В этом смысле чеховская Россия, казалось, такая правдоподобная, что осталось только внести поправки на манер бунинских, и правдоподобней уже будет некуда, — эта Россия действительно в чем-то подобна стране, по которой мечется названный Хлестаков и где духи подменили людей…
То есть — не будем в запале преувеличивать, но аналогия и не безумна. Родство — в силе преображения, отчего так наивно искать в чеховском мире фотокопию русской реальности. Тут не фото, не слепок, даже не шарж, если говорить о лучшей юмористике Чехова, отдаляющейся от смешной бытовщинки Антоши Чехонте или Человека без селезенки, — нет, тоже своего рода инобытие… Или: бытие под личиной быта. Нечто познанное впервые, застигнутое в процессе познавания — в узнаваемых формах. Метафористика, замаскированная под реальность, будь то хоть та же тоска «В Москву!», — казалось бы, так легко утолимая, ан…
Тригорин, как сказано, автобиографичен — в я» очень широком, в движении диалектическом. Даже его беллетристическое умение, которому брезгливо позавидовал Треплев, способность простейшим и безошибочным образом написать лунную ночь (блестит горлышко разбитой бутылки да чернеет тень от мельничного колеса), имеет свою историю. Сперва сам Чехов нашел этот образ в рассказе «Волк», вероятно находке обрадовавшись; потом подарил его брату Александру в письме к нему, превращая тем самым находку мастера в урок ремесла; наконец, с легким сердцем, как отработанный пар, отдал Тригорину… Значило ль это, что сама выразительная картинка от времени выцвела? Да нет — но стала очевидной рукотворность подобного. Достижимая, значит, не очень интересная художнику.

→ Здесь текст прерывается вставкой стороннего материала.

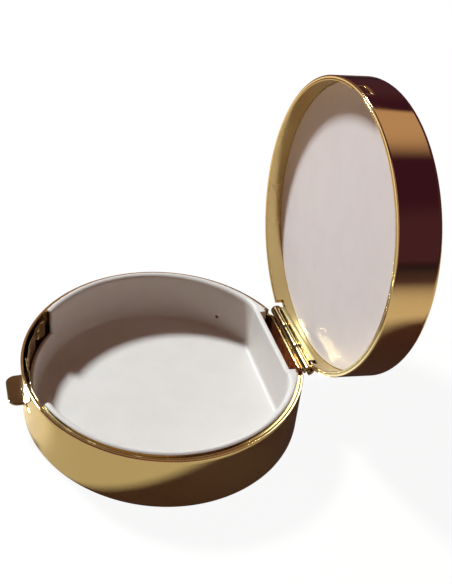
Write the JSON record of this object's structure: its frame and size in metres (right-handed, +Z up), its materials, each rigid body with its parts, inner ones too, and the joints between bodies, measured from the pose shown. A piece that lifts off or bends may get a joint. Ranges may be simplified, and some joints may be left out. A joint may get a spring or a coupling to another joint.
{
  "type": "hinged compact case",
  "caption": "Round gold-plated hinged compact: a shallow case with a white liner tray, a lid with a white inner disc, a barrel hinge and a sprung thumb catch.",
  "frame": {"origin": "centre of the flat underside of the case", "axes": "+Z up, +Y from the centre to the hinge, +X to the right seen from the catch"},
  "size_m": [0.06, 0.0746, 0.0723],
  "materials": {
    "polished_gold": "mirror-polished gold plate on brass",
    "hinge_gold": "gold plate, lightly drawn",
    "spring_gold": "gold-plated spring brass",
    "white_liner": "moulded, soft matte white",
    "white_disc": "satin white",
    "backing_board": "matte board"
  },
  "bodies": {
    "case": {"base_case": "polished_gold", "base_collar": "polished_gold", "liner_tray": "white_liner", "hinge_case_leaf": "hinge_gold", "hinge_pin": "hinge_gold", "catch_studs": "hinge_gold"},
    "catch": {"catch_spring": "spring_gold", "thumb_tab": "polished_gold"},
    "lid": {"lid_case": "polished_gold", "lid_inner_band": "polished_gold", "lid_keeper": "hinge_gold", "lid_disc": "white_disc", "lid_backing_pad": "backing_board", "hinge_lid_leaf": "hinge_gold"}
  },
  "joints": [
    {"name": "lid_hinge", "type": "hinge", "parent": "case", "child": "lid", "pos_m": [0, 0.0292, 0.0132], "axis": [-1, 0, 0], "range_deg": [-93.9, 14]},
    {"name": "catch_press", "type": "hinge", "parent": "case", "child": "catch", "pos_m": [-0.01339, -0.02572, 0.0097], "axis": [0, 0, 1], "range_deg": [0, 3], "stiffness_Nm_per_rad": 1.5}
  ]
}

А что недо… Хорошо, что труднодостижимо? Что неосязаемо — настолько, что не дается натренированным цепким пальцам умельца? Может быть, та странная пьеса, которую сочинил Треплев, над которой потешалась его мать-актриса и которая вдруг, чем дальше, тем меньше стала казаться бредом? С вахтанговской «Турандот» сравнил треплевскую мистерию чеховед Александр Роскин еще в тридцатых годах — ну, это, положим, аллюзия человека позднего времени, и сам Чехов, не потешаясь над опусом неудачника Кости, своего эстетического идеала в нем не видел.
Идеала — не видел, но кто знает, не пробовал ли в этом роде самого себя, как пробуют ногой лед?
«Сам он мечтал о новой пьесе совершенно нового для него направления… Судите сами: два друга, оба молодые, любят одну и ту же женщину. Общая любовь и ревность соэдают сложные взаимоотношения. Кончается тем, что оба они уезжают в экспедицию на Северный полюс. Декорация последнего действия изображает громадный корабль, затертый во льдах. В финале пьесы оба приятеля видят белый призрак, скользящий по снегу. Очевидно, это тень или душа скончавшейся далеко на родине любимой женщины.